There are several partially-overlapping sets (or states) that a function can be in. I’ll list them all here for your reference, but I won’t fully explain what my terms mean until later:
Any number of functions could be added to the work queue before starting global inference; the process doesn’t necessarily need to be rooted in one caller. Once the loop is called to start inference on everything, one function is selected^{5} from the work queue for the algorithm to make progress on. It is important that the algorithm is always making progress to ensure that it will eventually terminate (more on this later). The algorithm then iterates over the instructions in the current function until it runs out of lines that can make progress (the algorithm could pause work earlier, but restarting frequently is less efficient and makes it harder to compute the “making progress” metric). Each time the algorithm reaches a call to another function that is not yet inferred, it adds an edge to the inference state for this function.
Once all active lines are processed, the algorithm determines if it is completely finished by counting the number of unresolved edges. If the number is zero, all child functions have also finished inference and the current return type result is fully converged. In that case, the function can be removed from the inference queue and moved from the active
set to the finished
set (the result is also cached in the tfunc
map). Then all parent functions are re-added to the work queue (by following the list of back-edges) so they can check for their own convergence. This is then repeated until the entire queue is empty (*the queue can also become empty due to a recursion cycle – I’ll get to that shortly). Alternatively, the item is moved to the stuck
set until the functions that it called have been inferred and can provide their actual return type.
If all active lines have not been processed, the algorithm picks another function off of the work queue and repeats the process. Because each call-edge between two functions is explicitly tracked, each time the return value of a function changes the algorithm can easily re-mark the appropriate lines in all of its callers for revisiting by the type inference algorithm, by following the back-edges (thereby moving the caller from stuck
to stuck´
).
Now comes the tricky part: dealing with cycles.
I mentioned earlier that the work queue may also become empty due to recursion. When this happens, all of the unresolved edges of the function that was just moved – from work queue
to stuck
– contain cycles. There are several ways to deal with this situation, depending on how the implementation chooses to represent, detect, and resolve the cycle. The following is a description of the implementation proposed for Julia (editors note: the proposed PR #15300 has been accepted and merged for v0.5-dev). In terms of efficiency, this design optimizes for the case where most of the functions in the graph converge quickly (versus the possibility of needing to iterate the cycle many times before reaching a fixed point). Since most Julia code is written to have predictable “type-stable” leaf return types (and inference widens type information very quickly), this is expected to work out well in practice.
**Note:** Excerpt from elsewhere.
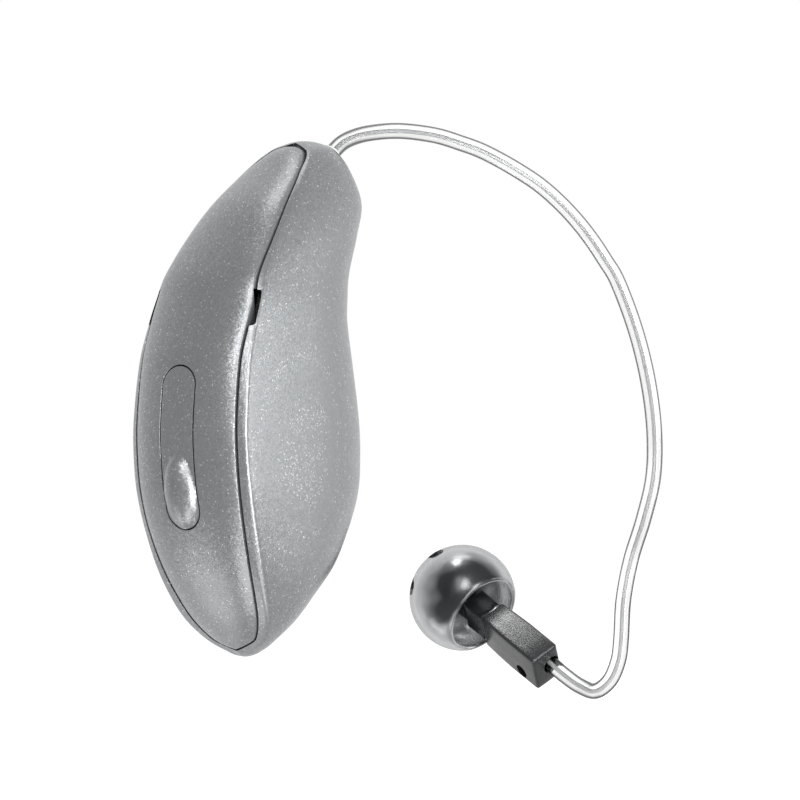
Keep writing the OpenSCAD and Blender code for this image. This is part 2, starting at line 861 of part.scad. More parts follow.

When the work queue becomes empty, the algorithm marks the current function as having reached a fixed-point cycle
. It then adds all of its non-fixed-point
edges to the work queue and marks them as having reached a fixed-point
. To guarantee convergence, the following invariant is maintained on this set at all times:
Any function marked as fixed-point
must either:
a. Be in the work queue
set of functions (or processing
)
b. Have all of its edges in the workqueue and marked as fixed-point
This makes it remarkably easy to track this property and maintain these invariants. If the return type of the function changes, it and all of its immediate back-edges are marked as not being at a fixed point (moving them to stuck´
). The back-edges of each of those back-edges are then recursively also unmarked (moving them to stuck
). If a function marked as fixed-point
is retired from processing
, it adds all of its edges to fixed-point
.
If the work queue is still empty at this point, then the edges of all functions in the fixed-point
set are also in the fixed-point
set, and the entire cycle has reached convergence (yay!), and can be moved en masse to the finished set.
Finally, if the work queue is still empty, then the active
set contained multiple independent call graphs (and all of the remaining ones contain cycles). A random one gets moved to processing
to kickstart continued cycle resolution.
Once the active
set is empty, inference is done. It is now the compiler’s job to decide what to do with all this information to maximize speed.
But wait! There’s one more complication: in addition to cycles on a function with the same signature, because we specialize each signature on the inferred type signature there can be a cycle for recursively calling a method where the type signature changes at each call.
(A diagram showing how the context-sensativity of the specialization type signature can create repeating patterns instead of simple recursion)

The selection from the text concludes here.